Exercise materials —
▼▼▼

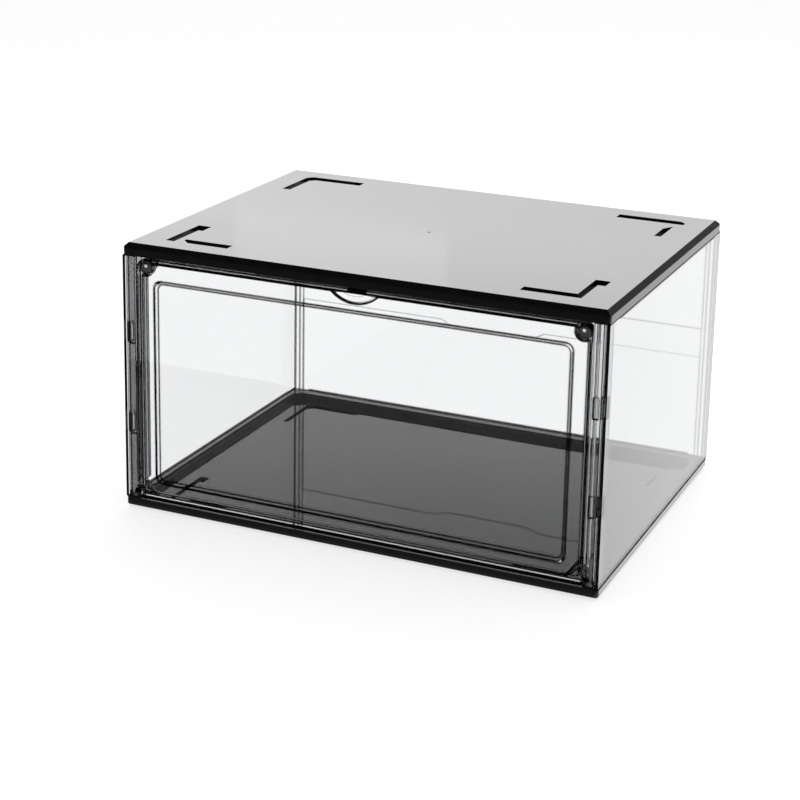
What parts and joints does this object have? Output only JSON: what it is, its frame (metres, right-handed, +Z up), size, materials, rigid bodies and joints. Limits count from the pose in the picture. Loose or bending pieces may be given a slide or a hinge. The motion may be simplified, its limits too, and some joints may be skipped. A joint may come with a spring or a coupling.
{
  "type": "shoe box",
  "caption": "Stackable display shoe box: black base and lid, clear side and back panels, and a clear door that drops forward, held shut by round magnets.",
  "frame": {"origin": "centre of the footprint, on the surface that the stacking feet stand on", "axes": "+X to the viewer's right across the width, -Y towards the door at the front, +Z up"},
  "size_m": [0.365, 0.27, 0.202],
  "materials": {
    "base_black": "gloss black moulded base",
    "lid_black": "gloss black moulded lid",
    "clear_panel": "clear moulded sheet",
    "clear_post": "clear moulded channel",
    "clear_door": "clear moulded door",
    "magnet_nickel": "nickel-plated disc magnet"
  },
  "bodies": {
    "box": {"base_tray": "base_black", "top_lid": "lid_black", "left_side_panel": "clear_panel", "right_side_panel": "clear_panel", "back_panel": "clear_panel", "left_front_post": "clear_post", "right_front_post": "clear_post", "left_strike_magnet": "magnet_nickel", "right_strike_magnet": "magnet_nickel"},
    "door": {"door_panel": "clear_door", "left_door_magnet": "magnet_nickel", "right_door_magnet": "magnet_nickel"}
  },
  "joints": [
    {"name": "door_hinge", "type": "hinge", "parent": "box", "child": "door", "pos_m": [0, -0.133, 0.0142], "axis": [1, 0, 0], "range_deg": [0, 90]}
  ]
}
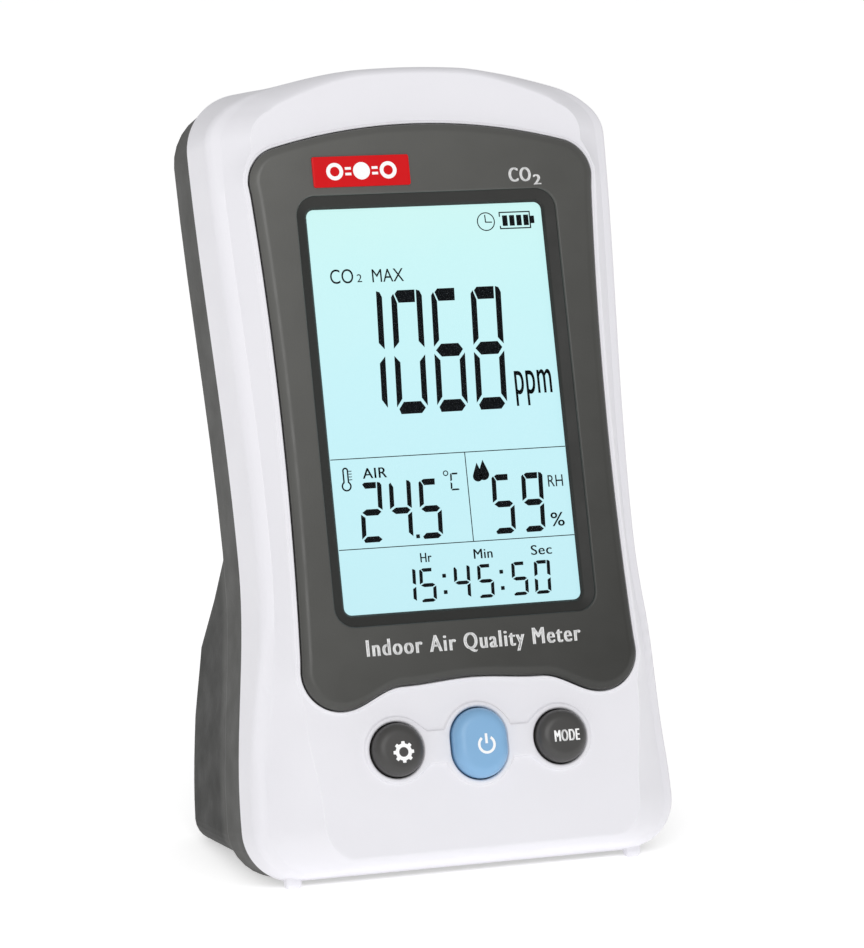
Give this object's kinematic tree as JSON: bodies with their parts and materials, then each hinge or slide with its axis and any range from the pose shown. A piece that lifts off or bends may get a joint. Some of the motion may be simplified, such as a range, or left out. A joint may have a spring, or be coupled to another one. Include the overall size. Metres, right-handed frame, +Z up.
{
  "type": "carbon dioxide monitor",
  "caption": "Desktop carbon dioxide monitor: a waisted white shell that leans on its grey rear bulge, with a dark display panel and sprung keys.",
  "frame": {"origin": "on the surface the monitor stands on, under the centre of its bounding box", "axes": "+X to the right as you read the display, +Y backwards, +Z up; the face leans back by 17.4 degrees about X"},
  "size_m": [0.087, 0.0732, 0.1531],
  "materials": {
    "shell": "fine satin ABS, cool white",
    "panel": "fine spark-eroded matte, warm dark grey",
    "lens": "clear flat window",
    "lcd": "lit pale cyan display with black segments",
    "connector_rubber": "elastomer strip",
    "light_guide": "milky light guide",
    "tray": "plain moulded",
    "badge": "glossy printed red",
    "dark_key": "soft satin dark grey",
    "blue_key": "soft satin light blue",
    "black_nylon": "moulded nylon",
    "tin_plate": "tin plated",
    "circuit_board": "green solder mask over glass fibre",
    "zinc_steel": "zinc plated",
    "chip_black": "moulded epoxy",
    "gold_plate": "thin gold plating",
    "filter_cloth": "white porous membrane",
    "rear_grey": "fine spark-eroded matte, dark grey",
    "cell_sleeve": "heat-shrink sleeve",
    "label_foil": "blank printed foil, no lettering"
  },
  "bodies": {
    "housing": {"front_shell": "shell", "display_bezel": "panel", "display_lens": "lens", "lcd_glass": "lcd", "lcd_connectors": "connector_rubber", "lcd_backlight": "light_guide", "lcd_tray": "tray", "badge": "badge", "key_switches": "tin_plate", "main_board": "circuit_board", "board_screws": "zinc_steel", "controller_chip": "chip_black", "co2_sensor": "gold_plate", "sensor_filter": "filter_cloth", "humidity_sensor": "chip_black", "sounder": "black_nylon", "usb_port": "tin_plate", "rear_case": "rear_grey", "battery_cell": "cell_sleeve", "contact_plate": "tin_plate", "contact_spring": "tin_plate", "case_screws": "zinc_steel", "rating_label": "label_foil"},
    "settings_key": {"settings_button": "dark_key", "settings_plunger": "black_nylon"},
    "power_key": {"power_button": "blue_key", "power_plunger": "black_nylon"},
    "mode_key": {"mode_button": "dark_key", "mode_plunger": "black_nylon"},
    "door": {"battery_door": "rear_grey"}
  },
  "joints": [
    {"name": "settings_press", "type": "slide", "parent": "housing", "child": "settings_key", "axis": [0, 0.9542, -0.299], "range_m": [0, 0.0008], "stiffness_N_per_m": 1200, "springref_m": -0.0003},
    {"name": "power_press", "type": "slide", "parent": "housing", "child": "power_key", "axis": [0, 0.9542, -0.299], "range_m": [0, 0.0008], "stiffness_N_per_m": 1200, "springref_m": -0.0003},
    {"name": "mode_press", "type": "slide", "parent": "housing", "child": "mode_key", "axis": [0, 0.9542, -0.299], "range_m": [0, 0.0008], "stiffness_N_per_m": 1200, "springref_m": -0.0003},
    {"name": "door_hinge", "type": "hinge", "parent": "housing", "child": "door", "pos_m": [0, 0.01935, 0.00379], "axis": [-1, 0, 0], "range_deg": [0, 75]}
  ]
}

▲▲▲

Exercise prompt — Repeat all entries. Match them exactly.

Result —
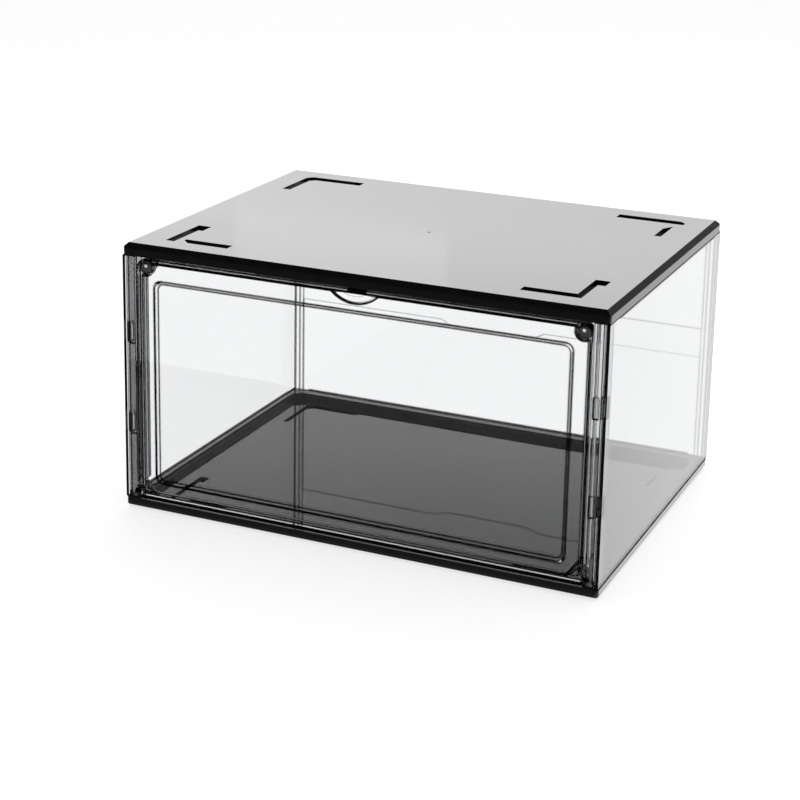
What parts and joints does this object have? Output only JSON: what it is, its frame (metres, right-handed, +Z up), size, materials, rigid bodies and joints. Limits count from the pose in the picture. Loose or bending pieces may be given a slide or a hinge. The motion may be simplified, its limits too, and some joints may be skipped. A joint may come with a spring or a coupling.
{
  "type": "shoe box",
  "caption": "Stackable display shoe box: black base and lid, clear side and back panels, and a clear door that drops forward, held shut by round magnets.",
  "frame": {"origin": "centre of the footprint, on the surface that the stacking feet stand on", "axes": "+X to the viewer's right across the width, -Y towards the door at the front, +Z up"},
  "size_m": [0.365, 0.27, 0.202],
  "materials": {
    "base_black": "gloss black moulded base",
    "lid_black": "gloss black moulded lid",
    "clear_panel": "clear moulded sheet",
    "clear_post": "clear moulded channel",
    "clear_door": "clear moulded door",
    "magnet_nickel": "nickel-plated disc magnet"
  },
  "bodies": {
    "box": {"base_tray": "base_black", "top_lid": "lid_black", "left_side_panel": "clear_panel", "right_side_panel": "clear_panel", "back_panel": "clear_panel", "left_front_post": "clear_post", "right_front_post": "clear_post", "left_strike_magnet": "magnet_nickel", "right_strike_magnet": "magnet_nickel"},
    "door": {"door_panel": "clear_door", "left_door_magnet": "magnet_nickel", "right_door_magnet": "magnet_nickel"}
  },
  "joints": [
    {"name": "door_hinge", "type": "hinge", "parent": "box", "child": "door", "pos_m": [0, -0.133, 0.0142], "axis": [1, 0, 0], "range_deg": [0, 90]}
  ]
}
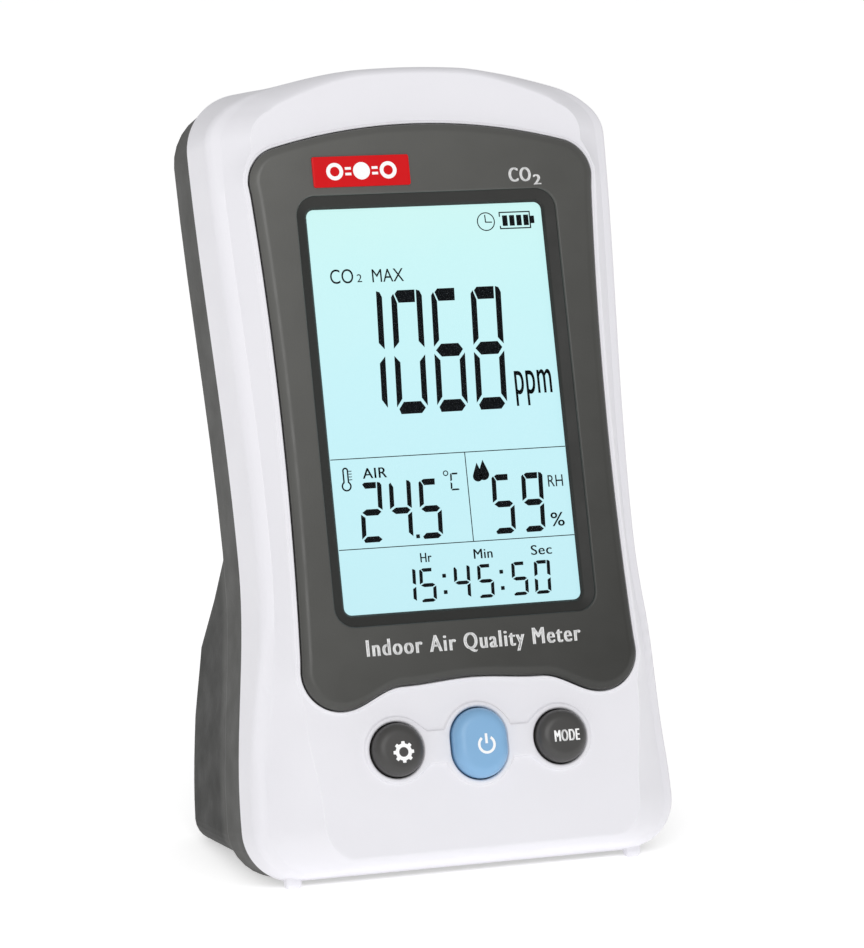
Give this object's kinematic tree as JSON: bodies with their parts and materials, then each hinge or slide with its axis and any range from the pose shown. A piece that lifts off or bends may get a joint. Some of the motion may be simplified, such as a range, or left out. A joint may have a spring, or be coupled to another one. Include the overall size. Metres, right-handed frame, +Z up.
{
  "type": "carbon dioxide monitor",
  "caption": "Desktop carbon dioxide monitor: a waisted white shell that leans on its grey rear bulge, with a dark display panel and sprung keys.",
  "frame": {"origin": "on the surface the monitor stands on, under the centre of its bounding box", "axes": "+X to the right as you read the display, +Y backwards, +Z up; the face leans back by 17.4 degrees about X"},
  "size_m": [0.087, 0.0732, 0.1531],
  "materials": {
    "shell": "fine satin ABS, cool white",
    "panel": "fine spark-eroded matte, warm dark grey",
    "lens": "clear flat window",
    "lcd": "lit pale cyan display with black segments",
    "connector_rubber": "elastomer strip",
    "light_guide": "milky light guide",
    "tray": "plain moulded",
    "badge": "glossy printed red",
    "dark_key": "soft satin dark grey",
    "blue_key": "soft satin light blue",
    "black_nylon": "moulded nylon",
    "tin_plate": "tin plated",
    "circuit_board": "green solder mask over glass fibre",
    "zinc_steel": "zinc plated",
    "chip_black": "moulded epoxy",
    "gold_plate": "thin gold plating",
    "filter_cloth": "white porous membrane",
    "rear_grey": "fine spark-eroded matte, dark grey",
    "cell_sleeve": "heat-shrink sleeve",
    "label_foil": "blank printed foil, no lettering"
  },
  "bodies": {
    "housing": {"front_shell": "shell", "display_bezel": "panel", "display_lens": "lens", "lcd_glass": "lcd", "lcd_connectors": "connector_rubber", "lcd_backlight": "light_guide", "lcd_tray": "tray", "badge": "badge", "key_switches": "tin_plate", "main_board": "circuit_board", "board_screws": "zinc_steel", "controller_chip": "chip_black", "co2_sensor": "gold_plate", "sensor_filter": "filter_cloth", "humidity_sensor": "chip_black", "sounder": "black_nylon", "usb_port": "tin_plate", "rear_case": "rear_grey", "battery_cell": "cell_sleeve", "contact_plate": "tin_plate", "contact_spring": "tin_plate", "case_screws": "zinc_steel", "rating_label": "label_foil"},
    "settings_key": {"settings_button": "dark_key", "settings_plunger": "black_nylon"},
    "power_key": {"power_button": "blue_key", "power_plunger": "black_nylon"},
    "mode_key": {"mode_button": "dark_key", "mode_plunger": "black_nylon"},
    "door": {"battery_door": "rear_grey"}
  },
  "joints": [
    {"name": "settings_press", "type": "slide", "parent": "housing", "child": "settings_key", "axis": [0, 0.9542, -0.299], "range_m": [0, 0.0008], "stiffness_N_per_m": 1200, "springref_m": -0.0003},
    {"name": "power_press", "type": "slide", "parent": "housing", "child": "power_key", "axis": [0, 0.9542, -0.299], "range_m": [0, 0.0008], "stiffness_N_per_m": 1200, "springref_m": -0.0003},
    {"name": "mode_press", "type": "slide", "parent": "housing", "child": "mode_key", "axis": [0, 0.9542, -0.299], "range_m": [0, 0.0008], "stiffness_N_per_m": 1200, "springref_m": -0.0003},
    {"name": "door_hinge", "type": "hinge", "parent": "housing", "child": "door", "pos_m": [0, 0.01935, 0.00379], "axis": [-1, 0, 0], "range_deg": [0, 75]}
  ]
}